We had considered many scenarios for our parents and siblings and what level of financial support we may need or be willing to provide in the future. What we did fail to consider? That they may all need help at once.
The current pandemic lashed out at places we never considered would be impacted. It ranged from minor expenses to full on potential financial ruin.
- Food costs rising, less “deals” and coupons available (Related: Cheap Bastard your way to financial freedom)
- Delivery fees for food/supplies needed for our parents at high-risk to Covid
- Potential lay-off’s of the primary bread winner with a house full of children/pets
- A complete drying up of business for a small-business owner with too many fixed costs to last long without income.
All of a sudden we were met with the stark reality that we may want or need to help out with more than we ever dreamed of.
Is our FIRE dream dead?
It didn’t take many days of obsessing over these developments for me to declare that “I’m never quitting my job.” The fear and reality that my parents may need more financial assistance than I ever thought possible was overwhelming for me.
A few hours later my husband was back searching for jobs on a job board and a sense of doom had settled in.
The emotional realities of pursuing FIRE and potentially seeing it ripped from your grasp is disheartening. Of course my over-reaction and potential worst case scenario of needing to support all our family members at once is highly unlikely (even during a pandemic). It does bring up a different question for me of if I’ll be able to handle the emotional realities of not having a full time job when it’s finally time for me to hang it up. When is enough really enough? (And no, my husband isn’t searching for employment any more).

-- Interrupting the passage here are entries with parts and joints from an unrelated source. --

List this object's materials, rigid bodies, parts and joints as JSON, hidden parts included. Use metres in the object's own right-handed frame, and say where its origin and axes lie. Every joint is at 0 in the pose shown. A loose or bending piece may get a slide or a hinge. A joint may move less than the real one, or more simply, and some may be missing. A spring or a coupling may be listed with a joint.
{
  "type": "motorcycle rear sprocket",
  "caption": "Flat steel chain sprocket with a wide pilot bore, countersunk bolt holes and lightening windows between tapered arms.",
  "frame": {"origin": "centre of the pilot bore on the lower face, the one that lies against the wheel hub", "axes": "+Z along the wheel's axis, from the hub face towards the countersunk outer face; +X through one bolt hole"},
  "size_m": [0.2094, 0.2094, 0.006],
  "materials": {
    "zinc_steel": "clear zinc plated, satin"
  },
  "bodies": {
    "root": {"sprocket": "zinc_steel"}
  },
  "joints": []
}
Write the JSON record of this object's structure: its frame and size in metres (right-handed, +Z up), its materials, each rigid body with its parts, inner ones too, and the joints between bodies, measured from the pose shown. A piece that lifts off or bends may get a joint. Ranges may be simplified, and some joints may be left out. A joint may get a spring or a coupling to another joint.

The loss of life and long lasting emotional ramifications of the Coronavirus will permeate throughout our society for years to come. But with uncertainly comes opportunity and the prospect of positive change. We’ve seen pollution drop, families reconnecting while working from home and self-sustaining activities such as home cooked meals and an interest in home-gardens be rekindled. If history indeed repeats itself, this too shall past. The economy will recover, humankind will preserve over the virus and we’ll all emerge stronger (albiet different) than we were before.
2020 may turn out to be the forgotten year but 2021 is not far behind.